We could talk all day about the film’s lack of plot clarity, and all the shifting regarding the story’s end game, and what it means for our characters. But the crucial problem that continuously dogs Harlock, is a severe dearth of character clarity. While some may adhere to what they know about the classic Matsumoto character, it is vital that any iteration retain such clarity for the ultimate story to uphold, revere, or even reflect upon him. And a great deal of the film immediately assumes that the audience requires less of this, and more an iconographic interpretation. Meaning that the imagery would sell him. And that this alone (that he is an operatic, brooding, romantic figure) is enough to carry an audience’s sympathy and support. What might have worked better here, is to use the world building as a means of winning us back into understanding Harlock’s tragic burden. But here we have a film where the title character never gets any real juice. And for a character as simple, this is a tragic mistake.

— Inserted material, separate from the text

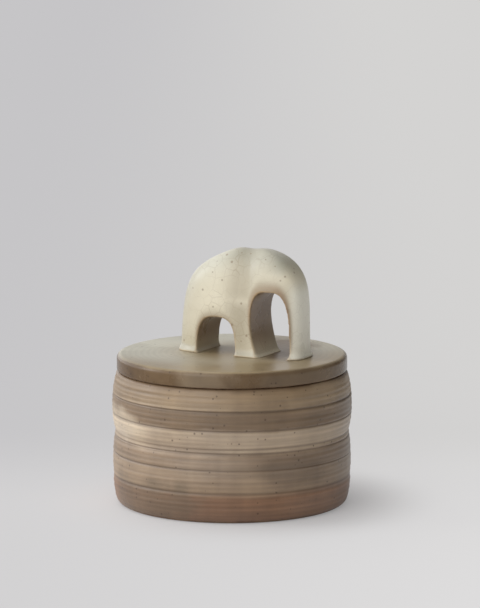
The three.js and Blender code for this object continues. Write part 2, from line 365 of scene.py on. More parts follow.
def jar_outline():
    """Foot recess, foot ring, outside from foot to rim, mouth, cavity wall and floor."""
    foot = FOOT_ROUND * (1.0 - np.cos(np.linspace(0.0, np.pi / 2, 9)[:-1]))
    wall = np.linspace(FOOT_ROUND, JAR_HEIGHT - RIM_ROUND, 150)[:-1]
    scored = (SCORED_HEIGHTS[:, None] + np.linspace(-2.0, 2.0, 13) * SCORED_WIDTH).ravel()
    rim = JAR_HEIGHT - RIM_ROUND * (1.0 - np.sin(np.linspace(0.0, np.pi / 2, 8)))
    heights = np.unique(np.concatenate([foot, wall, scored, GROOVE_HEIGHTS[1:3], rim]))
    outside = np.stack([jar_radius(heights), heights], axis=-1)
    ring_inner = outside[0, 0] - FOOT_RING_WIDTH
    mouth_foot = JAR_HEIGHT - MOUTH_DEPTH
    shoulder_foot = mouth_foot - 2.0 * (CAVITY_RADIUS - MOUTH_RADIUS)
    underneath = rounded_outline([
        (0.0, FOOT_RECESS, 0.0),
        (ring_inner - FOOT_RECESS, FOOT_RECESS, 1.0 * MM),
        (ring_inner, 0.0, 0.6 * MM),
        (outside[0, 0], 0.0, 0.0),
    ], 4.0 * MM)
    inside = rounded_outline([
        (outside[-1, 0], JAR_HEIGHT, 0.0),
        (MOUTH_RADIUS, JAR_HEIGHT, 0.5 * MM),
        (MOUTH_RADIUS, mouth_foot, 0.8 * MM),
        (CAVITY_RADIUS, shoulder_foot, 0.8 * MM),
        (CAVITY_RADIUS, CAVITY_FLOOR, CAVITY_ROUND),
        (0.0, CAVITY_FLOOR, 0.0),
    ], 1.8 * MM)
    return np.concatenate([underneath[:-1], outside, inside[1:]])


def ridges(turn, radius, height):
    """Spiral ripples left by the fingers, from -1 to 1: two sines of height less the turn."""
    fine = np.sin(2.0 * np.pi * height / FINE_RIDGE_PITCH - turn)
    broad = np.sin(2.0 * np.pi * height / BROAD_RIDGE_PITCH - 2.0 * turn + 1.0)
    return 0.58 * fine + 0.42 * broad


def scored_here(turn, radius, height):
    """1 in a scored line or a groove of the outer wall, 0 between them."""
    lines = np.concatenate([SCORED_HEIGHTS, GROOVE_HEIGHTS[1:3]])
    near = np.exp(-(((height[..., None] - lines) / (1.6 * SCORED_WIDTH)) ** 2)).sum(axis=-1)
    return near * (radius > OUTER_WALL)


def thrown_wall(turn, radius, height):
    """The radius with spiral ripples and a slow wobble on the outer wall, and broader ripples on
    the cavity's wall."""
    outer = soft_step(OUTER_WALL, OUTER_WALL + 1.5 * MM, radius)
    outer = outer * soft_step(1.0 * MM, 6.0 * MM, height)
    outer = outer * soft_step(0.0, 4.0 * MM, JAR_HEIGHT - height)
    wobble = WOBBLE * np.sin(2.0 * turn + height / (14.0 * MM))
    inner = soft_step(58.0 * MM, 57.3 * MM, radius) * soft_step(50.0 * MM, 57.0 * MM, radius)
    inner = inner * soft_step(CAVITY_FLOOR, CAVITY_FLOOR + 10.0 * MM, height)
    inner = inner * soft_step(0.0, 4.0 * MM, JAR_HEIGHT - MOUTH_DEPTH - height)
    finger = FINGER_MARK_HEIGHT * np.sin(2.0 * np.pi * height / FINGER_MARK_PITCH - turn)
    return radius + outer * (RIDGE_HEIGHT * ridges(turn, radius, height) + wobble) + inner * finger


# Shader helpers

FLOAT = "NodeSocketFloat"
VECTOR = "NodeSocketVector"
COLOUR = "NodeSocketColor"


def srgb(red, green, blue):
    """A colour as a monitor shows it, 0 to 255, in linear light."""
    shares = np.array([red, green, blue]) / 255.0
    linear = np.where(shares <= 0.04045, shares / 12.92, ((shares + 0.055) / 1.055) ** 2.4)
    return tuple(float(value) for value in linear) + (1.0,)


def grey(value):
    """A plain grey to multiply a colour by."""
    return (value, value, value, 1.0)


def connect(socket, value):
    """Links another node's output to a socket, or sets the socket to a value."""
    if isinstance(value, bpy.types.NodeSocket):
        socket.id_data.links.new(value, socket)
    else:
        socket.default_value = value


def feed(node, **values):
    """Links or sets a node's inputs; underscores stand for spaces."""
    for name, value in values.items():
        connect(node.inputs[name.replace("_", " ")], value)


def add(kind, inputs, tree=None, **settings):
    """A node with its settings; each input is a value or another node's output. It joins the tree
    given, or that of the first output among its inputs."""
    sockets = [value for value in inputs.values() if isinstance(value, bpy.types.NodeSocket)]
    made = (tree or sockets[0].id_data).nodes.new(kind)
    for name, value in settings.items():
        setattr(made, name, value)
    for name, value in inputs.items():
        connect(made.inputs[name], value)
    return made


def calc(operation, first, second=0.0, clamp=False):
    """One arithmetic step; gives its output."""
    inputs = {0: first, 1: second}
    return add("ShaderNodeMath", inputs, operation=operation, use_clamp=clamp).outputs[0]


times = partial(calc, "MULTIPLY")
plus = partial(calc, "ADD")
minus = partial(calc, "SUBTRACT")
higher = partial(calc, "MAXIMUM")


def centred(value, width):
    """A noise about 0.5 moved to about 0 and multiplied by a width."""
    return times(minus(value, 0.5), width)


def vector(operation, first, second=(0.0, 0.0, 0.0)):
    """One step of vector arithmetic; gives its node's outputs."""
    return add("ShaderNodeVectorMath", {0: first, 1: second}, operation=operation).outputs


def split(place):
    """A place's three coordinates."""
    return add("ShaderNodeSeparateXYZ", {0: place}).outputs


def span(value, low, high, to_low=0.0, to_high=1.0):
    """A value carried smoothly from one range to another, kept inside it."""
    inputs = {"Value": value, "From Min": low, "From Max": high, "To Min": to_low,
              "To Max": to_high}
    return add("ShaderNodeMapRange", inputs, interpolation_type="SMOOTHSTEP").outputs["Result"]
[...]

Having seen and loved many of Harlock’s adventures on film over the decades, it isn’t difficult at all to ascertain the kind of noble spirit he can be. So why is it that his big budget CG incarnation lacks any of his simple charm or sense of heroism? The film just plunks him down like an object, and we are expected to follow – no question.
As the film plods along, we are granted closer looks at the reasons behind the brothers’ mission, and how this run in with the Arcadia reshapes their views. And while this could easily have made for an interesting story, we are so bogged down by this lack of character clarity, and emphasis of plot rugby, that it never compels. After a while, all we can ascertain from these characters is that one looks like a young Harlock, while the dignitary brother is an ill-conceived sociopath. So much angst on display, and no real human drama driving it. It is so much that nearly everything outside of the mechanical design work of Atsushi Takeuchi feels overworked, and leaden. The film wants so badly to be taken seriously, but it garners none of the wistful charms nor emotional highs that adorned films such as Arcadia Of My Youth(1982), or the first Galaxy Express 999 features.
After a decade plus of productions like these, and one cannot help but come out and state that Japanese producers perhaps lack a certain grasp of balancing story with grand scale 3D computer animated projects. Unsure as to whether it happens due to a lack of proper prep time, or if they make creative decisions on the fly. Whatever the case, it is a trend that seems to allow so many of these films to be buried under the weight of their own self importance. They never seem to live beyond a need to be taken seriously via their heavy textures, and three dimensional panoramas. There is a deep need to justify the expense, and it often is the visual team’s cross to bear, as writing often takes a tragic backseat. Something that should never be the case with any production of this size. What seems to have happened here in particular, was a need to overwrite, to overemphasize. It is to the point that the film lumbers instead of soars. Baffles, instead of inspires. Too moody to be fun, and too self-conscious to be interesting. Space opera can be complex, but this is overcooked to the nth degree. You cannot Dark Knight such a romantic character unless he comes complete with morally complex baggage. Throwing it on just because that is what big films are doing today, is missing the point entirely.
It’s funny to think of this being released in the same year as a moody Superman reboot. In many ways, one can easily regard the classic Harlock as the Superman of japanese comics. And as such, he seems to have suffered a similar fate this time around. It’s a real shame, as his indomitable spirit should endure. Harlock is at his best when he sails the seas of freedom. Adding more to such simplicity just feels tacked-on. (not to mention dishonest)
The Joneses are simply not worth the backbreaking effort.